While the property is owned by the Ilitch organization’s Olympia, its redevelopment is headed up by an unaffiliated local redevelopment team that includes developers Richard Hosey and Emmett Moten Jr.
1133 Griswold
A seven-story former office building at 1133 Griswold near Capitol Park and the Prime + Proper restaurant has been undergoing conversion into 25 apartments and is set to begin renting in January.
The project, by developer Richard Karp of RKP Group, has added four additional floors to the original building, bringing the total to 11 floors. The ground floor is being prepared for future food and beverage businesses.
The Albert Kahn-designed building dates to the early 1920s and originally housed the United Savings Bank of Detroit. The building’s early limestone cladding was taken down in 1971 and a pink granite exterior — since removed — was installed.
Brush + Watson Midblock Building
Just north of downtown, Brush Park has lately been one of the city’s fastest-growing neighborhoods. Multiple new apartment buildings and townhome developments have opened there since the late 2010s and at a wide range of price points, from $1 million-plus multistory townhomes to affordable housing at below-market rents.

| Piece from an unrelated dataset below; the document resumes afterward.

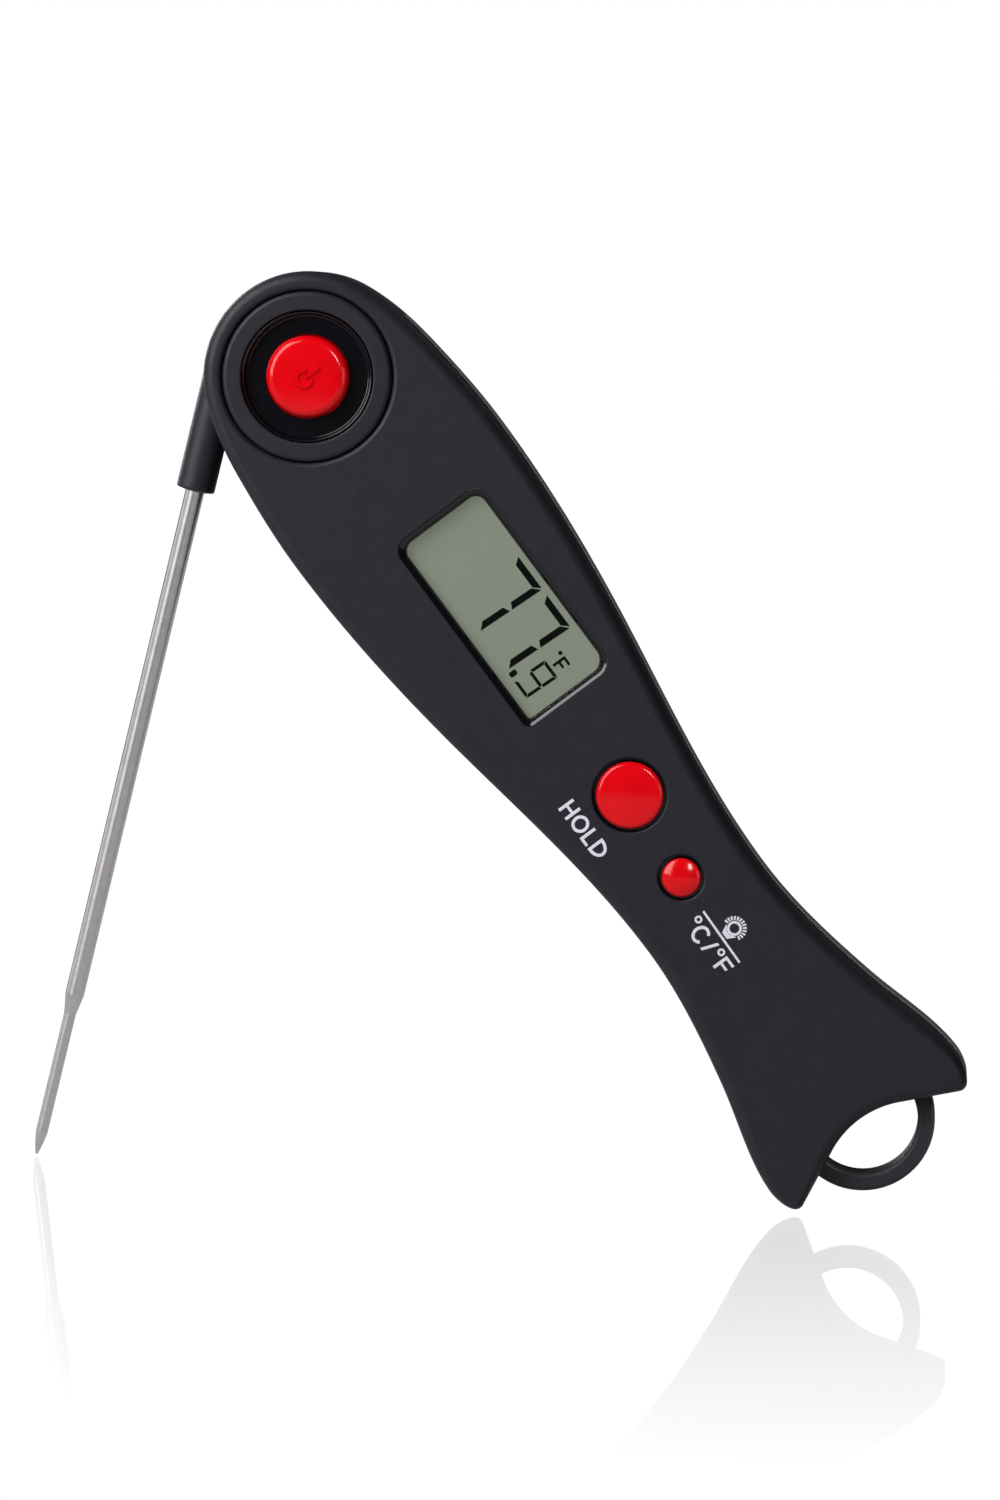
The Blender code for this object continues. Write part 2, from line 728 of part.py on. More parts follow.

Construction will continue in 2026 on a future large addition to the neighborhood: the 184-unit Brush Watson Midblock Building. The 10-story building is the third building in the Brush Watson development that is a mix of affordable and market-rate apartments. It is sandwiched between the two earlier buildings and is expected to open by the first quarter of 2027.
The developer, American Community Developers, broke ground on the project in 2021.
“It’s been exciting to see the project come to fruition,” said Mike Essian, vice president of American Community Developers and who also lives in the neighborhood. “It’s a really great thing, I think, for Brush Park, for Midtown and for the city.”
Gordie Howe Bridge
The new Gordie Howe International Bridge between southwest Detroit and Windsor was expected to open this past fall. But its debut has been pushed back to sometime in “early” 2026. Precisely when that is, the project’s public relations team isn’t saying.
Also still to come is the price of tolls for the new bridge.
Back in September, a truck nearly did inaugurate the Gordie Howe by accident when its confused driver maneuvered onto the bridge from the U.S. side, only to be stopped by Canadian border guards before the truck made it fully across.